By Thea Skinner
Triplicate staff writer
The Accreditation Commission will visit the , Eureka campus Monday to assess if the college has made the grade.
The Accreditation Commission will meet with a 30-person adhoc group, who determined how to handle a possible $4 million shortfall for the 2007-2008 budget.
Although the college is seeking permanent leadership positions to be filled, including a president, it has made considerable progress in technology and management of funds.
In January, the commission decided that the college would continue on with a warning, and produce a progress status report, released in March.
The report included the college's master plan called CR 2020 Education Master Plan, a three-year strategic plan. The plan has several focus areas and, in addition to already existing committees, five committees to facilitate improvements.
Ray Geary, acting vice president of the College of the Redwoods Del Norte Campus, is a member of the adhoc group.
The group was "formulated to look at ways to enhance revenues and address expenses," Geary said.
"They identified close to $2.6 million worth of expenses that could be curtailed or controlled." This will reduce the expected deficit.
The master plan also calls for the college to increase enrollment by 2 percent each year.
"Enrollments are relatively flat, but our enrollment at Del Norte has held steady over the Fall and Spring 2007 semesters, with a slight increase this semester," Geary said.
He attributes the increase to an attention to both adults and youth.
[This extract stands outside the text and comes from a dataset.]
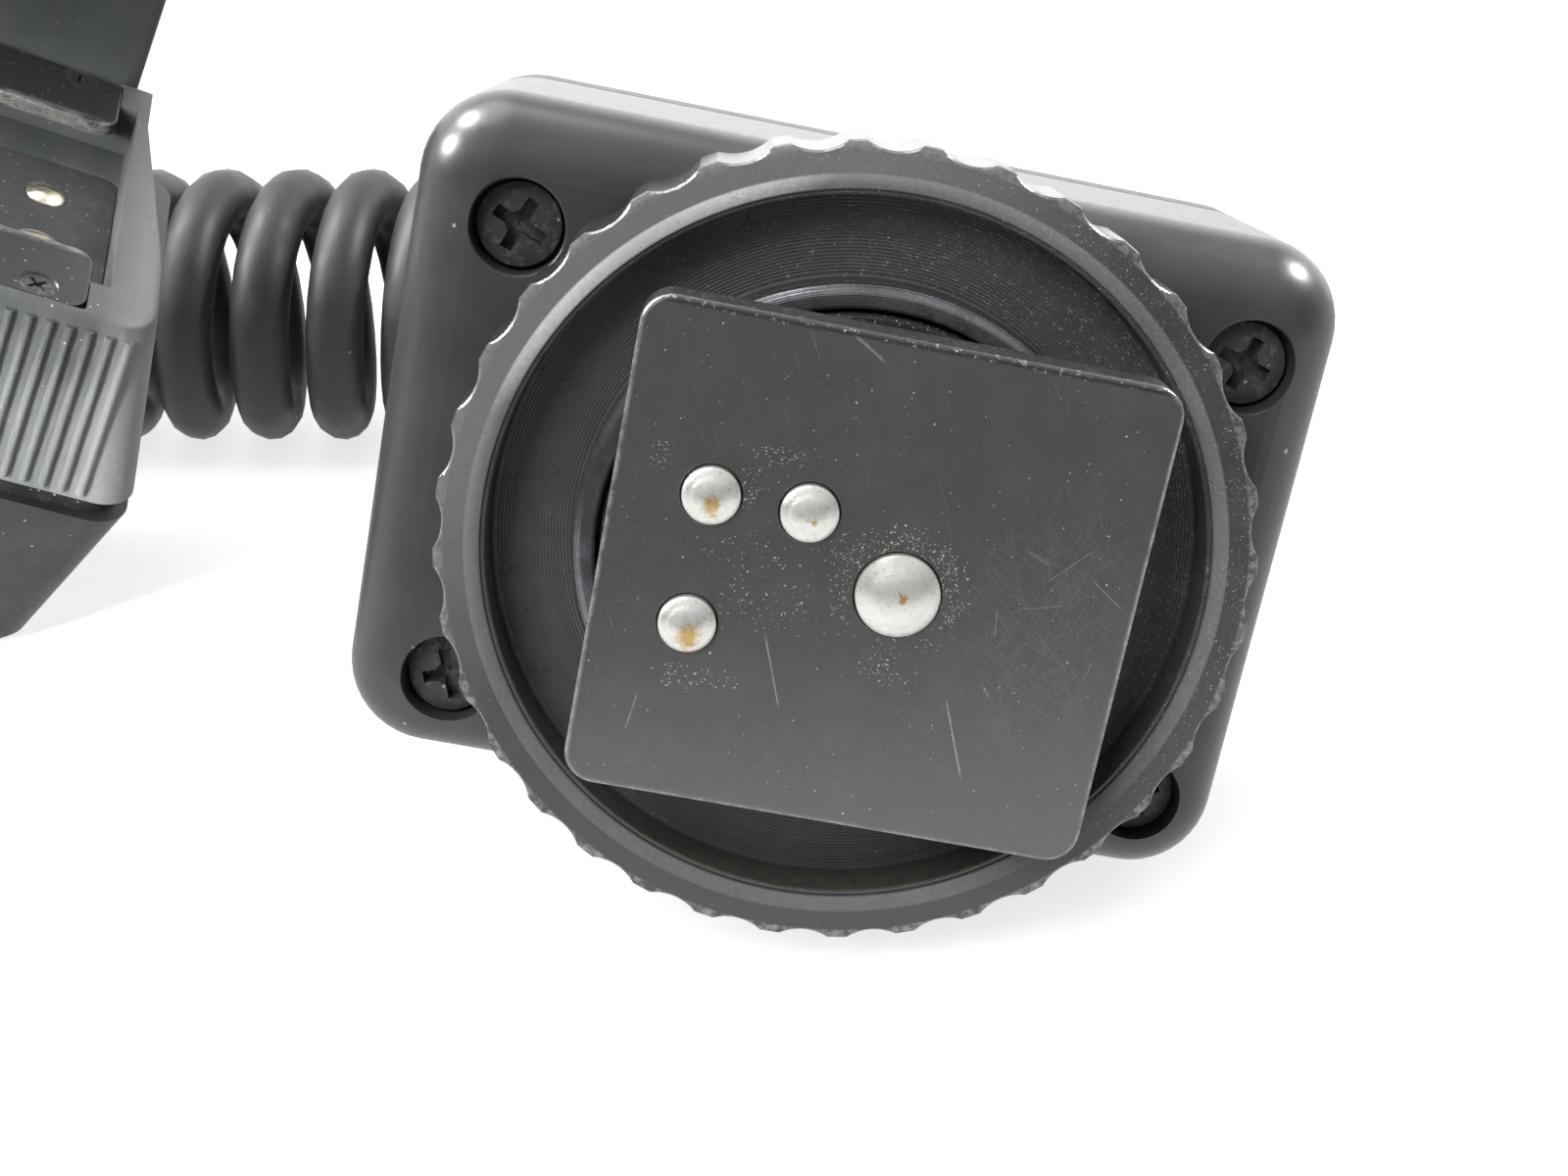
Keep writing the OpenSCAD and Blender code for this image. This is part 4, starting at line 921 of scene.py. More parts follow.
shape = bmesh.new()
turned(shape, [(post_r + 0.05, ring_back), (ring_r - 0.75, ring_back), (ring_r - 0.35, ring_back + 0.03),
               (ring_r - 0.08, ring_back + 0.2), (ring_r, ring_back + 0.4), (ring_r, -0.22), (ring_r - 0.05, -0.07),
               (ring_r - 0.2, 0), (ring_r - 0.35, 0), (lip_r + 0.12, 0), (lip_r, -0.02), (lip_r - 0.25, -0.12),
               (dish_r + 0.22, lip_z + 0.12), (dish_r + 0.18, lip_z + 0.08), (dish_r + 0.17, lip_z),
               (dish_r + 0.05, lip_z), (dish_r, lip_z - 0.05),
               (dish_r, dish_z + 0.25), (dish_r - 0.08, dish_z + 0.08), (dish_r - 0.28, dish_z),
               (hub_r + 0.12, dish_z), (hub_r, dish_z + 0.1), (hub_r, hub_top - 0.06), (hub_r - 0.06, hub_top),
               (post_r + 0.3, hub_top), (post_r + 0.05, hub_top - 0.25)], 288)
ring_blank = cast("scalloped_ring", shape)

ring_black = Finish("ring_black", (0.051, 0.053, 0.053), 0.27, Specular_IOR_Level=0.8, IOR=1.48)
scalloped = Recipe("scalloped", Blank="", Scallops=36, Cutter_Radius=2.0, Cutter_Circle=17.37, Flare=0.08,
                   Ring_Height=4.6)
g = scalloped
of_size = g.given
mill = g.add("MeshCylinder", {"fill_type": "NGON"}, Vertices=64, Radius=of_size["Cutter Radius"],
             Depth=g.plus(of_size["Ring Height"], 0.5)).outputs[0]
mill = g.moved(mill, g.point(z=g.times(of_size["Ring Height"], -0.5)))
flared = g.add("MeshCone", {"fill_type": "NGON"}, Vertices=64, Radius_Bottom=of_size["Cutter Radius"],
               Radius_Top=g.plus(of_size["Cutter Radius"], g.times(of_size["Flare"], 2.0)),
               Depth=g.times(of_size["Flare"], 2.0)).outputs[0]
flared = g.moved(flared, g.point(z=g.times(of_size["Flare"], -1.0)))
round_rim = g.add("MeshCircle", Vertices=of_size["Scallops"], Radius=of_size["Cutter Circle"]).outputs[0]
mills = g.add("InstanceOnPoints", Points=round_rim, Instance=g.joined(mill, flared)).outputs[0]
mills = g.add("RealizeInstances", Geometry=mills).outputs[0]
half = g.sum("DIVIDE", math.pi, of_size["Scallops"])
g.done(g.cut(of_size["Blank"], g.moved(mills, (0, 0, 0), g.point(z=half))))
lock_ring = scalloped.made("scalloped_ring", ring_blank, Scallops=36, Cutter_Radius=scallop_r,
                           Cutter_Circle=ring_r - scallop_depth + scallop_r, Finish=ring_black.material)

where = ring_black.own(plug_place)
x, y, z = ring_black.axes(where)
out = ring_black.across(x, y)
cloud = ring_black.noise(where, 0.8, 5, 0.65)
ring_black.tint(ring_black.ramp(cloud, 0.45, 0.72), (0.062, 0.065, 0.065))
ring_black.shine("Roughness", ring_black.ramp(cloud, 0.35, 0.7), 0.38)
to_left = ring_black.less(y, x)
on_face = ring_black.ramp(z, -0.16, -0.02)
# Towards the top left the face is painted paler: a painted highlight.
ring_black.tint(ring_black.times(ring_black.ramp(to_left, 4.0, 16.0, 0.0, 0.85), on_face),
                (0.165, 0.170, 0.173))
lines = ring_black.sum("SINE", ring_black.times(out, 2 * math.pi / 0.13))
inside = ring_black.ramp(out, dish_r, dish_r - 0.3)
ring_black.tint(ring_black.times(inside, ring_black.ramp(lines, -0.2, 1.0, 0.0, 0.45)),
                (0.095, 0.097, 0.095))
on_lip = ring_black.times(ring_black.ramp(out, lip_r + 0.1, lip_r + 0.02),
                          ring_black.times(ring_black.ramp(out, dish_r + 0.18, dish_r + 0.26),
                                           ring_black.ramp(z, lip_z - 0.1, lip_z)))
rubbed = ring_black.patches(where, 4.5, 4, 0.3, 0.6, 0.72, 1.0, rough=0.6)
# The lip is rubbed to the metal, most at the top left, where its near-white colour is also a painted highlight.
worn = ring_black.times(on_lip, ring_black.times(ring_black.ramp(to_left, 17.2, 20.4, 0.12, 1.0), rubbed))
ring_black.tint(worn, (0.98, 0.985, 0.99))
ring_black.shine("Metallic", worn, 0.38)
ring_black.shine("Roughness", worn, 0.22)
# The outer wall below the face is painted darker: painted shade.
shaded_wall_side = ring_black.times(ring_black.ramp(out, 14.9, 15.1), ring_black.ramp(z, -0.18, -0.3))
ring_black.tint(shaded_wall_side, (0.030, 0.031, 0.031))
ring_black.shine("Roughness", shaded_wall_side, 0.24)
edge = ring_black.times(on_face,
                        ring_black.ramp(out, ring_r - scallop_depth - 0.10, ring_r - scallop_depth - 0.03))
scuffed = ring_black.patches(where, 2.1, 5, 0.42, 0.62, rough=0.7)
worn = ring_black.times(edge, scuffed)
ring_black.tint(worn, (0.34, 0.34, 0.33))
ring_black.shine("Metallic", worn, 0.6)
up_right = ring_black.ramp(ring_black.plus(x, y), -2.0, 14.0, 0.02, 0.5)
patches = ring_black.times(up_right, ring_black.patches(where, 0.7, 4, 0.38, 0.6, 0.25, 1.0))
for apart, size in ((0.07, 0.026), (0.15, 0.040)):
    ring_black.tint(ring_black.grains(where, apart, size, patches), (0.32, 0.30, 0.27))
grime = ring_black.times(ring_black.ramp(z, dish_z + 0.1, dish_z + 0.9),
                         ring_black.times(ring_black.ramp(out, dish_r + 0.1, dish_r - 0.05),
                                          ring_black.ramp(out, dish_r - 0.6, dish_r - 0.2)))
grime = ring_black.times(grime, ring_black.patches(where, 1.9, 6, 0.42, 0.60, 0.0, 0.85, rough=0.75))
ring_black.tint(grime, (0.13, 0.105, 0.065))
crumbs = ring_black.times(ring_black.ramp(out, dish_r - 2.6, dish_r - 0.4),
                          ring_black.ramp(x, 2.0, 9.0, 0.0, 0.45))
crumbs = ring_black.times(crumbs, ring_black.ramp(z, dish_z + 0.8, dish_z + 0.1))
ring_black.tint(ring_black.grains(where, 0.13, 0.06, crumbs), (0.20, 0.17, 0.11))
ring_black.bump(lines, 0.012, ring_black.times(inside, 0.8))
fine = ring_black.sum("SINE", ring_black.times(out, 2 * math.pi / 0.07))
ring_black.bump(fine, 0.003, 0.35)
laid(lock_ring, plug_place, ring_black, "lock_ring", "ring_black", "lock_ring", sharp=30)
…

While addressing the needs of adults and the community, the college used partnerships with agencies such as Rural Human Services and the Del Norte Workforce Center.
The college partnered with high schools and was awarded a grant amounting to approximately $300,000 to enhance the healthcare providing industry in the county that gave additional services to nursing students, Geary said.
At the high school level, the college's strategy was to visit senior high school classes and provide information about attending college, an orientation to the campus and free assessment testing for potential classes they could begin taking.
A major contributor to the college's success has been the revamping of technology services.
Technical Advisory Committee Chair John McBrearty, at the Eureka campus, was a critical author of the college's progress report.
"We are using the same database universally with the same screens as all campuses," he said.
He mentioned that the college uses "integrated technology." For example, the student identification card system ties into the library system and the meal plan.
The college Website allows students to pay fees and tuition, as well as register for classes. The system does not store credit card information, only a transaction number for security.
During the past three years, the college has moved more content online.
"It saves us overhead and allows us to give better service," he said.
The college increased the use of multi-media technology this year, creating a webcast of streaming live videos for men's and women's basketball games in Eureka, McBrearty said.
The college created "virtual office hours" and enhanced their
online courses. "In the past three to four years we have offered online courses. Three years ago we only had one, now we have 20 sectionsa 20 percent growth," McBrearty said.
"We integrated captioning for deaf students. We spend $60,000 a year, on average, in closed-captioning for pre-recorded material."
Such material may be a movie or a news segment that students can read at home on the television.
Eilen Abel is interim Chair of the Program Review Committee and acknowledges technology's role in the college's success.
"With budget cuts you have to make choices based on demand as to what happens when, but technology has a big demand," Abel said.
"The previous program's process was on hiatus for a few years. This year, we meet weekly to come up with processes."
She explained that the committee was implementing training for the Institution Research Department.
The committee is also "talking to faculty about data such as the number of students in courses and success rates by course."
She admitted that the committee is working on their processes, pointing out that "it is crucial to make sure they document financial and resource needs."
"Because we do not have a systematic process in place, we cannot access where it goes," Abel said.
"Even though we have done program review in the past, it was not consistent."
The commission will notify the college in June of their assessment and whether or not they will advance to a probation.